In every stage of these Oppressions We have Petitioned for Redress

in the most humble terms:  Our repeated Petitions have been answered

only by repeated injury.  A Prince, whose character is thus marked

by every act which may define a Tyrant, is unfit to be the ruler

of a free People.



Nor have We been wanting in attention to our British brethren.

We have warned them from time to time of attempts by their

legislature to extend an unwarrantable jurisdiction over us.

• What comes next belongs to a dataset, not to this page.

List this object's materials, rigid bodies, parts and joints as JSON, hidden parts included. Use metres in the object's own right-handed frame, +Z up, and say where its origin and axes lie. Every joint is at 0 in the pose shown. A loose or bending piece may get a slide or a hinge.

We have reminded them of the circumstances of our emigration and

settlement here.  We have appealed to their native justice

and magnanimity, and we have conjured them by the ties of our

common kindred to disavow these usurpations, which would inevitably

interrupt our connections and correspondence.  They too have been

deaf to the voice of justice and of consanguinity.  We must, therefore,

acquiesce in the necessity, which denounces our Separation, and hold them,

as we hold the rest of mankind, Enemies in War, in Peace Friends.



We, therefore, the Representatives of the United States of America,

in General Congress, Assembled, appealing to the Supreme Judge of

the world for the rectitude of our intentions, do, in the Name,

and by the Authority of the good People of these Colonies,

solemnly publish and declare, That these United Colonies are,

and of Right ought to be Free and Independent States;

that they are Absolved from all Allegiance to the British Crown,

and that all political connection between them and the State

of Great Britain, is and ought to be totally dissolved;

and that as Free and Independent States, they have full Power to

levy War, conclude Peace, contract Alliances, establish Commerce,

and to do all other Acts and Things which Independent States may

of right do.  And for the support of this Declaration, with a firm

reliance on the Protection of Divine Providence, we mutually pledge

to each other our Lives, our Fortunes and our sacred Honor.